### [MATERIAL FOR THIS TASK]
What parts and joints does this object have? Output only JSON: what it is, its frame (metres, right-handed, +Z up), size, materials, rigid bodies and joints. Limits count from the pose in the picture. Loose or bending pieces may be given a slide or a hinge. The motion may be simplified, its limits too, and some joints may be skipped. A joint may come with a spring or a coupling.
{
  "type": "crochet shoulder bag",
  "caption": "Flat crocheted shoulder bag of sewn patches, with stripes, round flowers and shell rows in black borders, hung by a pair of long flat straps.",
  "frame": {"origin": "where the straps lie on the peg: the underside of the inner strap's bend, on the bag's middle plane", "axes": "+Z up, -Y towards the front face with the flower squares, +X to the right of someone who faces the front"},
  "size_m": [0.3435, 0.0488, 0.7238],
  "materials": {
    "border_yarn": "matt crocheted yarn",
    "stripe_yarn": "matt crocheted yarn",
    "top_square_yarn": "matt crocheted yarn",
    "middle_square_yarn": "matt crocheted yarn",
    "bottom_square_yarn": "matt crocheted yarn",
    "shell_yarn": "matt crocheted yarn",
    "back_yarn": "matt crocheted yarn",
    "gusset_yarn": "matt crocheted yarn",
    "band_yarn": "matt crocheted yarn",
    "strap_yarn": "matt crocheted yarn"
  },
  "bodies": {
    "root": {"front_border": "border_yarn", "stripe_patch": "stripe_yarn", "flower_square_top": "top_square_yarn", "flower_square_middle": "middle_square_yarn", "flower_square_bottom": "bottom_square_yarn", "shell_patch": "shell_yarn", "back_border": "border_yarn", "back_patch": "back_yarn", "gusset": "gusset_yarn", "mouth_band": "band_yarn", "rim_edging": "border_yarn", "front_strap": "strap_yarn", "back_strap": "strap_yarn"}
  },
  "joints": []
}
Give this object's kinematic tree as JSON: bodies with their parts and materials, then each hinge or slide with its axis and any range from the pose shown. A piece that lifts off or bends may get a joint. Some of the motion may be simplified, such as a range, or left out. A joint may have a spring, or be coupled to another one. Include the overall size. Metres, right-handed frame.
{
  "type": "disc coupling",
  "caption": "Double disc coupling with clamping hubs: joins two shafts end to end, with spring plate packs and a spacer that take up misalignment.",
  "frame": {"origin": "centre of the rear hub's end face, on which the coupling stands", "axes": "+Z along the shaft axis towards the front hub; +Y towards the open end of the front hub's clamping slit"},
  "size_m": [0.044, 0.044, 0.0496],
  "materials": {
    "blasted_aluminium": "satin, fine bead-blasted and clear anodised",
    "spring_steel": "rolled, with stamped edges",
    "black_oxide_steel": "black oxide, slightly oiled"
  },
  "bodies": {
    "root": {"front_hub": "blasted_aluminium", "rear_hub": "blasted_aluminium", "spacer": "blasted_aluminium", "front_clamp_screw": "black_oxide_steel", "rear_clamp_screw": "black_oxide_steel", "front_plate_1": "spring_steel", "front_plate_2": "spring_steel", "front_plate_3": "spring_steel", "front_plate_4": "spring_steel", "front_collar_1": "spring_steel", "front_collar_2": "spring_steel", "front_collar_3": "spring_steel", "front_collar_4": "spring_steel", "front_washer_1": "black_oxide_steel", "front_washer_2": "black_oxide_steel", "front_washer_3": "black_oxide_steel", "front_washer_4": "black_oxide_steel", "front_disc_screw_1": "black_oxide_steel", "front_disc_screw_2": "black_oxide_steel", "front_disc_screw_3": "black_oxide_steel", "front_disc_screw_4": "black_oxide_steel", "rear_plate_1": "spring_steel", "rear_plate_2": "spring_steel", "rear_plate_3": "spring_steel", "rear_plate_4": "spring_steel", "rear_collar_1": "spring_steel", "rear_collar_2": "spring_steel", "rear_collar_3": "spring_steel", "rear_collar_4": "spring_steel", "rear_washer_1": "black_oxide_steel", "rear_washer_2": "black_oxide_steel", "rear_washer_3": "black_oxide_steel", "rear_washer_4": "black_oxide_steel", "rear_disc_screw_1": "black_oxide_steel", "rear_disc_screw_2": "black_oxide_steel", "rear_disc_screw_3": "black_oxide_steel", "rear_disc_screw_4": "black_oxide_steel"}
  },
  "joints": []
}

### [WHAT YOU WILL DO]
Output all of the data again, exactly.

### [ANSWER TO THE TASK]
What parts and joints does this object have? Output only JSON: what it is, its frame (metres, right-handed, +Z up), size, materials, rigid bodies and joints. Limits count from the pose in the picture. Loose or bending pieces may be given a slide or a hinge. The motion may be simplified, its limits too, and some joints may be skipped. A joint may come with a spring or a coupling.
{
  "type": "crochet shoulder bag",
  "caption": "Flat crocheted shoulder bag of sewn patches, with stripes, round flowers and shell rows in black borders, hung by a pair of long flat straps.",
  "frame": {"origin": "where the straps lie on the peg: the underside of the inner strap's bend, on the bag's middle plane", "axes": "+Z up, -Y towards the front face with the flower squares, +X to the right of someone who faces the front"},
  "size_m": [0.3435, 0.0488, 0.7238],
  "materials": {
    "border_yarn": "matt crocheted yarn",
    "stripe_yarn": "matt crocheted yarn",
    "top_square_yarn": "matt crocheted yarn",
    "middle_square_yarn": "matt crocheted yarn",
    "bottom_square_yarn": "matt crocheted yarn",
    "shell_yarn": "matt crocheted yarn",
    "back_yarn": "matt crocheted yarn",
    "gusset_yarn": "matt crocheted yarn",
    "band_yarn": "matt crocheted yarn",
    "strap_yarn": "matt crocheted yarn"
  },
  "bodies": {
    "root": {"front_border": "border_yarn", "stripe_patch": "stripe_yarn", "flower_square_top": "top_square_yarn", "flower_square_middle": "middle_square_yarn", "flower_square_bottom": "bottom_square_yarn", "shell_patch": "shell_yarn", "back_border": "border_yarn", "back_patch": "back_yarn", "gusset": "gusset_yarn", "mouth_band": "band_yarn", "rim_edging": "border_yarn", "front_strap": "strap_yarn", "back_strap": "strap_yarn"}
  },
  "joints": []
}
Give this object's kinematic tree as JSON: bodies with their parts and materials, then each hinge or slide with its axis and any range from the pose shown. A piece that lifts off or bends may get a joint. Some of the motion may be simplified, such as a range, or left out. A joint may have a spring, or be coupled to another one. Include the overall size. Metres, right-handed frame.
{
  "type": "disc coupling",
  "caption": "Double disc coupling with clamping hubs: joins two shafts end to end, with spring plate packs and a spacer that take up misalignment.",
  "frame": {"origin": "centre of the rear hub's end face, on which the coupling stands", "axes": "+Z along the shaft axis towards the front hub; +Y towards the open end of the front hub's clamping slit"},
  "size_m": [0.044, 0.044, 0.0496],
  "materials": {
    "blasted_aluminium": "satin, fine bead-blasted and clear anodised",
    "spring_steel": "rolled, with stamped edges",
    "black_oxide_steel": "black oxide, slightly oiled"
  },
  "bodies": {
    "root": {"front_hub": "blasted_aluminium", "rear_hub": "blasted_aluminium", "spacer": "blasted_aluminium", "front_clamp_screw": "black_oxide_steel", "rear_clamp_screw": "black_oxide_steel", "front_plate_1": "spring_steel", "front_plate_2": "spring_steel", "front_plate_3": "spring_steel", "front_plate_4": "spring_steel", "front_collar_1": "spring_steel", "front_collar_2": "spring_steel", "front_collar_3": "spring_steel", "front_collar_4": "spring_steel", "front_washer_1": "black_oxide_steel", "front_washer_2": "black_oxide_steel", "front_washer_3": "black_oxide_steel", "front_washer_4": "black_oxide_steel", "front_disc_screw_1": "black_oxide_steel", "front_disc_screw_2": "black_oxide_steel", "front_disc_screw_3": "black_oxide_steel", "front_disc_screw_4": "black_oxide_steel", "rear_plate_1": "spring_steel", "rear_plate_2": "spring_steel", "rear_plate_3": "spring_steel", "rear_plate_4": "spring_steel", "rear_collar_1": "spring_steel", "rear_collar_2": "spring_steel", "rear_collar_3": "spring_steel", "rear_collar_4": "spring_steel", "rear_washer_1": "black_oxide_steel", "rear_washer_2": "black_oxide_steel", "rear_washer_3": "black_oxide_steel", "rear_washer_4": "black_oxide_steel", "rear_disc_screw_1": "black_oxide_steel", "rear_disc_screw_2": "black_oxide_steel", "rear_disc_screw_3": "black_oxide_steel", "rear_disc_screw_4": "black_oxide_steel"}
  },
  "joints": []
}